Vorbereitung auf die Landung:
Schauen Sie hinunter, um festzustellen, ob Sie vorwärts oder rückwärts treiben. Dann versuchen Sie eine Landung gegen den Wind. Ihre Landestelle wird etwa zwischen einem Winkel von 45 bis 60 liegen, wenn Sie vorwärts und nach unten schauen. Der Landeplatz sollte scheinbar stationär bleiben, wenn Sie in diese Richtung sehen. Falls in der Landerichtung elektrische Leitungen, Bäume oder andere Hindernisse liegen, steuern Sie den Fallschirm zu einem anderen Landeplatz. Aber entscheiden Sie sich frühzeitig, um Steuerungsversuche in niedriger Höhe möglichst zu vermeiden.
Die Landung:
Strecken Sie beide Arme aus und ergreifen Sie die Steuerungsgriffe über Ihnen. Schauen Sie geradeaus. Halten Sie Beine und Füße zusammen mit leicht gebogenen Knien. Ziehen Sie nicht im letzten Moment die Beine an. Sobald Ihre Füße Bodenkontakt haben, gehen Sie in die Hocke und machen eine Rolle in der Richtung, in der Sie sich bewegen.

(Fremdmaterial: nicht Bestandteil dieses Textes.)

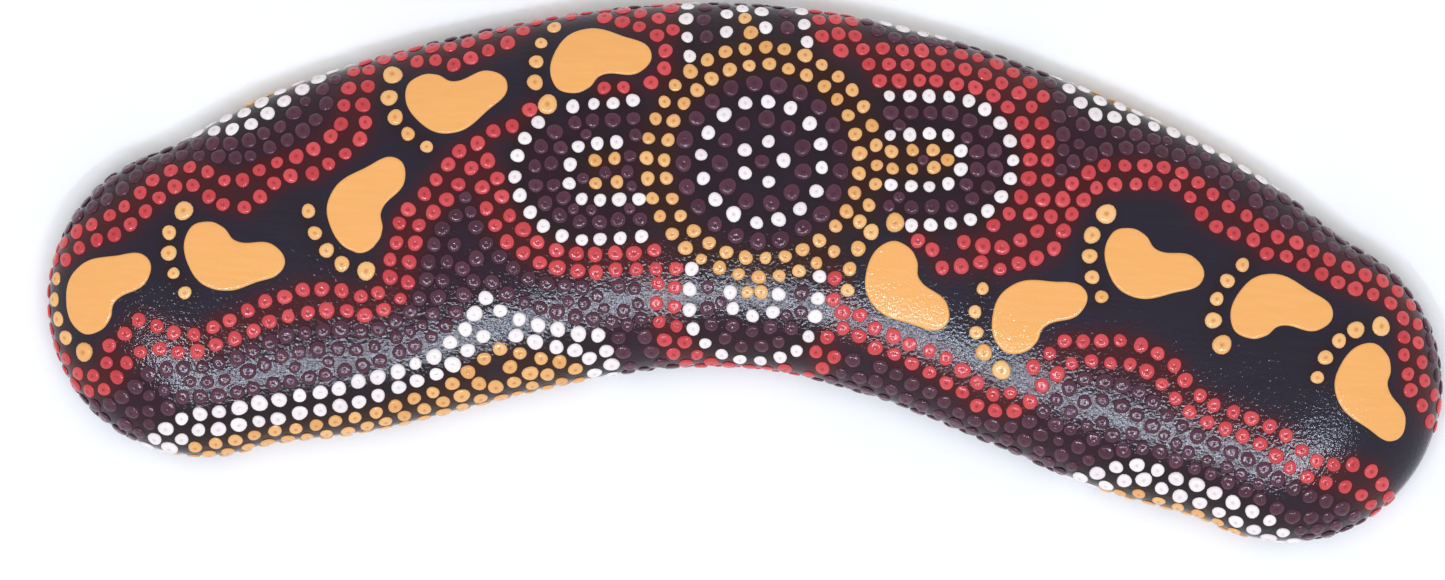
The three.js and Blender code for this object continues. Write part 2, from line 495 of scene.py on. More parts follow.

Wenn Sie bei starkem Wind landen müssen, machen Sie eine Rolle rückwärts und versuchen, den Schirm zusammen fallen zu lassen, in dem Sie dabei so viele Fangleinen ergreifen, wie Sie nur können und diese zu sich ziehen. Ziehen Sie solange, bis die Kappe einfällt. Machen Sie Ihre Gurte los und legen Sie sie auf die zusammengerollte Kappe, um ein neues Entfalten zu verhindern.
Sollten Sie im Wasser landen, schauen Sie dabei in Windrichtung, lösen nach der Landung den Brust- und die Beingurte und schwimmen von der Kappe weg.
Sicher zurück auf der Erde:
Benutzen Sie ihre Fallschirmkappe, um den evt. Suchmannschaften ein Auffinden zu erleichtern. Benutzen Sie wenn möglich einen kleinen Spiegel oder eine Pfeife, um auf sich aufmerksam zu machen. Ein kleiner Metallspiegel kann in die Außentasche der Fallschirmhülle gepackt werden. Einige Fallschirme enthalten ein kleines “Survival Kit”. Ein Funktelefon leistet natürlich hervorragende Dienste. Falls Sie eine Brille tragen, werden Sie diese verloren haben – es sei denn, Sie sichern sie mit einem “Brillenbändchen”.
Viel Glück und ich wünsche Ihnen, dass Sie niemals aus Ihrem wunderschönen Flieger aussteigen müssen!
Aber Sie müssen wissen, wie es geht !!!